Of course, what teenager wouldn’t want to hang out with the guy in the posters on their bedroom wall? You can hardly question the motives of a starstruck 14-year-old, but what you can question is a group of grown adults encouraging a relationship like this or even saying nothing to prevent it.

In her memoir Priscilla Presley writes, “He taught me everything: how to dress, how to walk, how to apply makeup and wear my hair, how to behave, how to return love—his way. Over the years he became my father, husband, and very nearly God.” It hardly sounds healthy, but as someone conditioned from a young age by not only Elvis, but everyone around him, can you really blame Priscilla for conflating control with love and seeing this kind of behaviour as a gift as opposed to something much more insidious?

Coppola, known for her nuanced coming of age stories from Virgin Suicides (1999) to Marie Antoinette (2006) and The Beguiled (2017), said in an interview with Rolling Stone, “I feel it’s only my job to show what her experience is like [...] and I think you present things to an audience for them to think about and make their own decisions.” And so, against a gorgeous backdrop of increasingly glamorous dresses, parties, speed, sleeping pills and Catholic school, we see those experiences play out.

a bride and groom cutting a wedding cake
A24

While Priscilla sees things her way, Coppola encourages different viewpoints throughout the film. The argument that ‘things were different then’ simply doesn’t stand up and Coppola is careful with this. At six foot five, Elordi cuts an imposing figure against Spaeny in her little pink cardigan and Mary Janes. Coppola returns to Elvis’ concern around the age of consent in the film: Elvis apparently waited to have penetrative sex with Priscilla until she was 18 and this point is repeated in various scenes in the movie, laboured over even. Meanwhile later scenes see him ask her up to his bedroom alone so that no one sees them together, and him repeatedly telling he needs her, that she’s the only person he can talk to and that they have a special secret.

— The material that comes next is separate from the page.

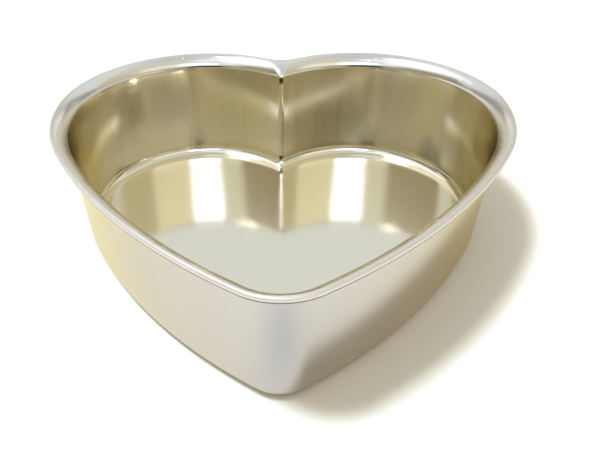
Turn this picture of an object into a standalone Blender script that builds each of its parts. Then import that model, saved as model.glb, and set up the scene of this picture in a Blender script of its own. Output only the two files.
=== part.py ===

Coppola is careful to let the audience draw their own conclusions of the relationship, but well-placed lyrics from the impeccable ‘50s/’60s soundtrack deftly illustrate the subtext of each scene and though comments like, “she’s like a little girl” are sparse and delivered by supporting characters, they’re poignant and intentional. In one scene, Elvis charms Priscilla’s parents, despite their concerns. “For her age, she’s older and I enjoy her company” he tells them.

And this is exactly why grooming and predatory behaviour can be so difficult to spot – everyone around Elvis acts as though this is all totally normal, so Priscilla feels it’s normal too. We have seen this in recent high-profile cases as grooming victims were led to believe by supporters and friends of these men that everything was ok, that things were supposed to be this way and that nothing untoward was taking place. It’s clear that the narrative is working to expose a situation made possible by a group of adults, rather than judging Priscilla for her choices.

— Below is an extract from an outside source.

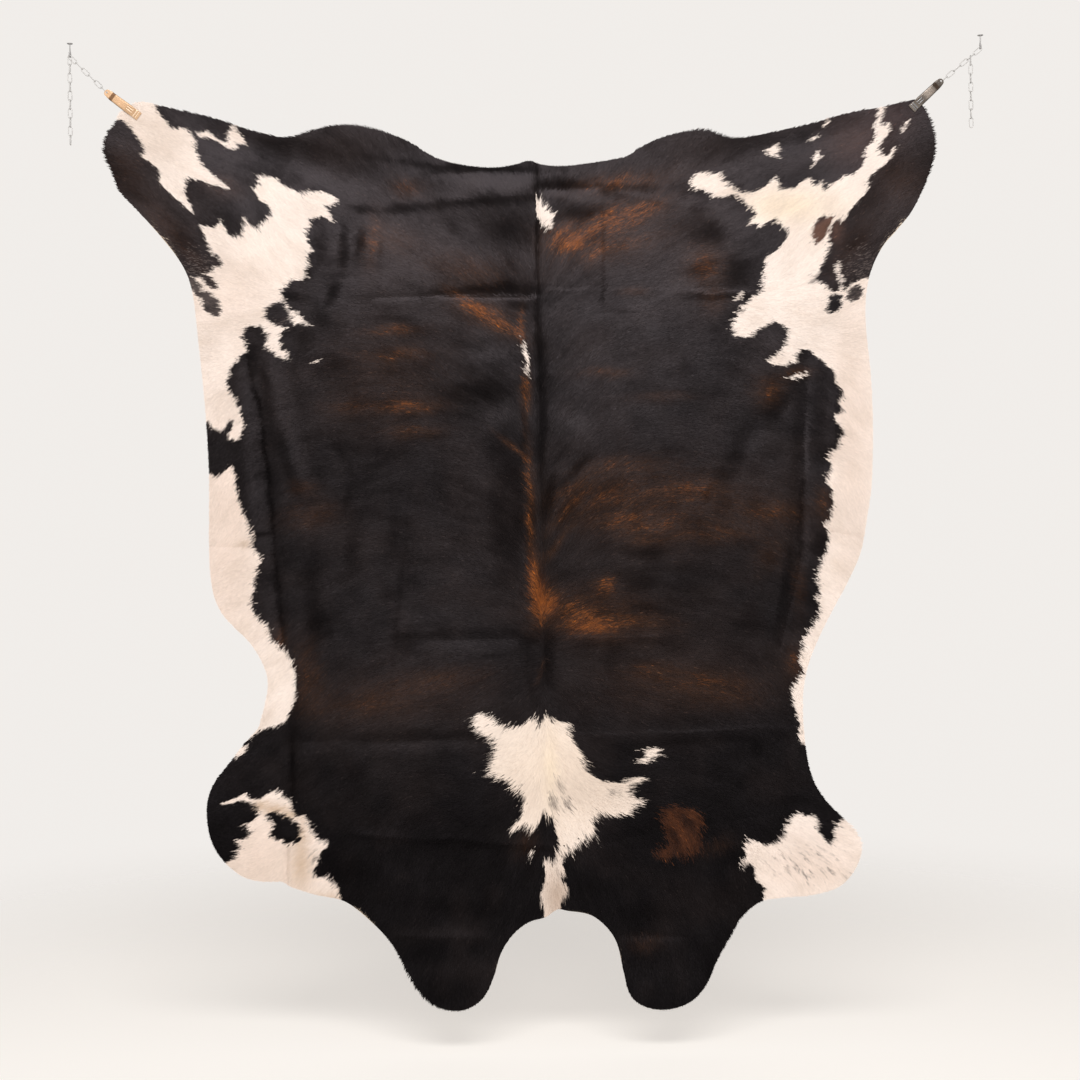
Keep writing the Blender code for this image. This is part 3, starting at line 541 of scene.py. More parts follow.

# The coat's markings as outlines in millimetres (across, drop), from places read off
# the photo.
WHITE_MARKS = {
    "left shank stripe": (
        (-1011, 174), (-991, 150), (-933, 133), (-895, 151), (-880, 182), (-856, 212), (-822, 212),
        (-810, 224), (-799, 244), (-799, 263), (-789, 287), (-780, 304), (-768, 317), (-737, 343),
        (-715, 363), (-737, 358), (-778, 345), (-814, 331), (-824, 343), (-826, 360), (-822, 379),
        (-812, 398), (-807, 415), (-822, 403), (-851, 379), (-875, 354), (-887, 337), (-886, 320),
        (-898, 303), (-910, 289), (-930, 279), (-920, 267), (-932, 245), (-944, 223), (-963, 194),
        (-997, 191)),
    "left shoulder and flank": (
        (-657, 325), (-637, 327), (-601, 333), (-584, 355), (-550, 372), (-517, 370), (-495, 365),
        (-463, 380), (-461, 394), (-481, 409), (-469, 445), (-491, 430), (-520, 437), (-534, 466),
        (-527, 491), (-518, 505), (-530, 524), (-524, 545), (-532, 556), (-534, 574), (-550, 582),
        (-573, 584), (-590, 599), (-592, 624), (-584, 642), (-560, 660), (-522, 692), (-546, 684),
        (-561, 694), (-585, 701), (-600, 717), (-600, 737), (-583, 759), (-576, 776), (-607, 761),
        (-634, 739), (-629, 720),
        (-641, 693), (-682, 692), (-694, 719), (-680, 729), (-682, 755), (-702, 772), (-719, 794),
        (-731, 825), (-724, 842), (-708, 869), (-698, 893), (-691, 930), (-696, 949), (-704, 990),
        (-714, 1036), (-709, 1075), (-700, 1123), (-677, 1177), (-672, 1208), (-675, 1223), (-658, 1244),
        (-653, 1266), (-663, 1298), (-671, 1312), (-668, 1329), (-678, 1365), (-674, 1385), (-635, 1424),
        (-623, 1451), (-604, 1475), (-578, 1499), (-571, 1541), (-569, 1589), (-581, 1623), (-594, 1647),
        (-628, 1661), (-664, 1670), (-679, 1687), (-715, 1711), (-748, 1595), (-823, 1352), (-833, 868),
        (-855, 601), (-821, 575), (-785, 568), (-760, 554), (-760, 527), (-769, 496), (-791, 447),
        (-755, 455), (-740, 435), (-728, 450), (-714, 479), (-692, 472), (-677, 429), (-672, 443),
        (-651, 458), (-631, 439), (-616, 424), (-623, 405), (-645, 385), (-662, 361), (-645, 352),
        (-645, 337)),
    "left hind shank": (
        (-750, 1841), (-731, 1837), (-712, 1830), (-699, 1820), (-685, 1818), (-683, 1830), (-670, 1835),
        (-658, 1837), (-649, 1828), (-634, 1821), (-619, 1814), (-607, 1816), (-603, 1828), (-591, 1838),
        (-579, 1853), (-576, 1867), (-572, 1879), (-560, 1875), (-548, 1884), (-540, 1901), (-528, 1919),
        (-514, 1933), (-500, 1938), (-492, 1948), (-507, 1960), (-517, 1974), (-517, 1989), (-524, 2003),
        (-532, 2013), (-520, 2025), (-500, 2023), (-491, 2033), (-476, 2045), (-469, 2059), (-458, 2101),
        (-564, 2109), (-685, 2079), (-752, 2001), (-732, 1984), (-725, 1982), (-708, 1963), (-722, 1958),
        (-701, 1956), (-705, 1941), (-713, 1929), (-691, 1929), (-683, 1917), (-678, 1907), (-690, 1898),
        (-702, 1893), (-678, 1890), (-668, 1878), (-664, 1864), (-666, 1852), (-678, 1842), (-690, 1837),
        (-707, 1835), (-726, 1843), (-746, 1847)),
    "left hind fleck": (
        (-725, 1721), (-703, 1706), (-689, 1704), (-691, 1719), (-706, 1733)),
    "right shoulder and flank": (
        (858, 160), (871, 160), (868, 186), (861, 201), (858, 213), (869, 220), (877, 211), (881, 225),
        (879, 237), (866, 249), (857, 259), (852, 273), (859, 288), (868, 295), (878, 288), (886, 276),
        (898, 267), (895, 279), (885, 291), (885, 298), (876, 308), (861, 317), (849, 329), (832, 341),
        (824, 355), (827, 370), (817, 389), (800, 404), (785, 420), (778, 430), (773, 447), (763, 452),
        (756, 447), (748, 452), (741, 461), (734, 473), (731, 488), (733, 505), (728, 524), (719, 548),
        (706, 567), (699, 582), (696, 591), (706, 596), (716, 599), (725, 609), (735, 618), (744, 621),
        (752, 618), (769, 619), (776, 612), (786, 600), (800, 597), (827, 588), (863, 617), (899, 884),
        (872, 1271), (773, 1463), (737, 1681), (657, 1716), (645, 1692), (652, 1673), (648, 1656),
        (636, 1619), (629, 1583), (634, 1569), (656, 1542), (652, 1489), (659, 1474), (674, 1446),
        (691, 1419), (703, 1390), (694, 1361), (701, 1342), (695, 1303), (704, 1281), (719, 1250),
        (724, 1216), (722, 1197), (710, 1185), (725, 1173), (735, 1144), (733, 1100), (718, 1081),
        (731, 1037), (721, 1027), (738, 1008), (748, 994), (761, 962), (754, 943), (739, 931), (744, 916),
        (766, 914), (752, 890), (762, 866), (745, 836), (738, 810), (707, 785), (685, 761), (658, 758),
        (649, 775), (651, 789), (598, 801), (581, 789), (610, 760), (627, 741), (630, 717), (618, 700),
        (596, 692), (557, 711), (535, 728), (499, 728), (492, 696), (517, 665), (546, 631), (558, 631),
        (570, 612), (566, 595), (576, 552), (571, 539), (607, 520), (627, 492), (632, 472), (613, 455),
        (603, 441), (577, 455), (564, 467), (555, 455), (535, 459), (553, 430), (536, 411), (519, 396),
        (500, 384), (471, 388), (449, 393), (442, 379), (403, 371), (396, 347), (413, 332), (452, 333),
        (466, 328), (488, 357), (507, 377), (548, 380), (568, 370), (592, 356), (602, 339), (609, 363),
        (621, 373), (645, 371), (665, 356), (682, 344), (689, 357), (706, 364), (720, 347), (717, 378),
        (727, 374), (740, 362), (757, 350), (764, 338), (771, 345), (781, 338), (788, 343), (800, 329),
        (813, 319), (815, 302), (820, 283), (825, 271), (835, 261), (845, 249), (845, 235), (843, 225),
        (847, 213), (851, 201), (855, 183)),
    "right hind shank": (
        (557, 2086), (557, 2057), (538, 2042), (536, 2008), (521, 2003), (497, 2013), (514, 1986),
        (512, 1962), (524, 1945), (551, 1948), (572, 1958), (606, 1941), (616, 1912), (624, 1890),
        (651, 1876), (663, 1891), (677, 1879), (689, 1906), (696, 1940), (718, 1957), (732, 1933),
        (730, 1920), (747, 1894), (808, 1914), (841, 1997), (767, 2093), (646, 2121), (549, 2110)),
    "rump": (
        (-122, 1625), (-98, 1639), (-74, 1666), (-40, 1666), (-13, 1657), (9, 1645), (21, 1665),
        (36, 1638), (45, 1658), (57, 1650), (82, 1655), (94, 1660), (88, 1676), (105, 1704),
        (129, 1745), (126, 1765),
        (155, 1792), (172, 1802), (218, 1802), (245, 1788), (276, 1788), (240, 1809), (237, 1829),
        (268, 1846), (244, 1868), (237, 1882), (183, 1879), (162, 1881), (149, 1901), (152, 1927),
        (120, 1939), (103, 1961), (79, 1970), (69, 1997), (78, 2018), (66, 2023), (73, 2045), (87, 2060),
        (68, 2089), (58, 2130), (31, 2139), (26, 2108), (17, 2071), (30, 2030), (28, 1989), (49, 1996),
        (67, 1948), (57, 1919), (53, 1880), (38, 1885), (24, 1873), (14, 1897), (6, 1919), (-20, 1904),
        (-42, 1913), (-54, 1906), (-27, 1892), (-22, 1843), (-46, 1809), (-60, 1795), (-89, 1787),
        (-108, 1767), (-94, 1751), (-93, 1717), (-93, 1695), (-115, 1688), (-139, 1673), (-139, 1641)),
    "rump blot": (
        (-11, 1967), (-1, 1962), (3, 1974), (-6, 1979)),
    "rump dash": (
        (256, 1745), (268, 1743), (273, 1734), (276, 1723), (285, 1717), (302, 1719), (315, 1723),
        (308, 1727), (299, 1737), (286, 1747), (272, 1757), (262, 1753)),
    "spine tuft": (
        (23, 380), (30, 399), (35, 382), (40, 406), (47, 399), (49, 416), (59, 414), (56, 426),
        (69, 431), (61, 445), (63, 462), (49, 462), (39, 455), (32, 438), (25, 421)),
    "spine sliver": (
        (-12, 725), (-8, 735), (-4, 754), (-1, 779), (0, 805), (-1, 822), (-5, 812), (-7, 788),
        (-11, 759)),
    "left dash": (
        (-524, 780), (-514, 777), (-504, 778), (-513, 783)),
    "right dash": (
        (500, 638), (510, 624), (519, 616), (517, 629), (505, 641)),
    "right sliver": (
        (626, 830), (648, 819), (677, 812), (663, 823), (634, 835)),
    "right arm bit one": (
        (578, 278), (595, 261), (607, 259), (607, 281), (617, 295), (595, 290)),
    "right arm bit two": (
        (689, 294), (704, 279), (711, 294), (701, 311), (689, 323), (697, 301)),
    "right arm bit three": (
        (683, 248), (695, 243), (707, 241), (697, 253)),
    "right arm bit four": (
        (719, 219), (727, 202), (734, 207), (726, 219)),
    "right arm notch": (
        (750, 542), (754, 558), (757, 573), (762, 590), (761, 609), (768, 623), (756, 625), (754, 616),
        (756, 602), (753, 587), (748, 570), (747, 553)),
    "right arm spike": (
        (903, 240), (913, 221), (927, 204), (920, 226)),
    "left band tuft one": (
        (-798, 222), (-781, 217), (-769, 215), (-760, 225), (-748, 234), (-733, 244), (-719, 252),
        (-707, 264), (-721, 261), (-736, 249), (-753, 239), (-769, 229), (-789, 234)),
    "left band tuft two": (
        (-733, 247), (-721, 247), (-723, 232), (-719, 223), (-716, 208), (-711, 220), (-709, 196),
        (-704, 213), (-699, 201), (-697, 223), (-685, 235), (-675, 247), (-682, 250), (-697, 247),
        (-702, 257), (-709, 264), (-719, 256)),
}
DARK_MARKS = {
    "left edge spot": (
        (-814, 911), (-781, 921), (-766, 936), (-745, 944), (-732, 927), (-725, 917), (-715, 920),
        (-715, 941), (-728, 949), (-723, 966), (-699, 968), (-689, 956), (-690, 1038), (-709, 1043),
        (-714, 1036), (-726, 1031), (-736, 1038), (-755, 1052), (-775, 1047), (-816, 1047)),
    "left shoulder spot": (
        (-634, 662), (-632, 648), (-620, 639), (-604, 634), (-590, 638), (-580, 651), (-572, 664),
        (-567, 678), (-560, 691), (-568, 699), (-587, 695), (-605, 691), (-624, 682), (-633, 672)),
    "left hind spot": (
        (-639, 1869), (-618, 1865), (-599, 1871), (-583, 1881), (-570, 1893), (-561, 1911), (-561, 1932),
        (-574, 1944), (-591, 1941), (-606, 1935), (-620, 1934), (-634, 1922), (-629, 1911), (-625, 1903),
        (-628, 1891), (-636, 1884)),
}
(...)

woman in a casino surrounded by men
A24

Despite her young age, Coppola presents Priscilla as powerful, not passive and as a girl and woman with agency. But though Priscilla might not have considered Elvis’ behaviour to be predatory or his team to be complicit, that doesn’t mean we can’t come to our own conclusions. The wider context of the situation is glaring – power imbalance, secrecy, even gaslighting. And it all takes place within a private inner circle in which Elvis makes the rules.

Coppola is known for merging the visually gorgeous with the emotionally uncomfortable and it works incredibly well in this instance. As Priscilla’s beautiful life unfolds, we’re acutely aware of the problematic issues around consent, control and personal narrative. The film speaks to the importance of agency and the nuances of girlhood, but ultimately, it shows us the extent to which abuse and manipulation can thrive in an ecosystem of collusion. And that’s something we shouldn’t be so quick to forget.

Priscilla is in cinemas nationwide now.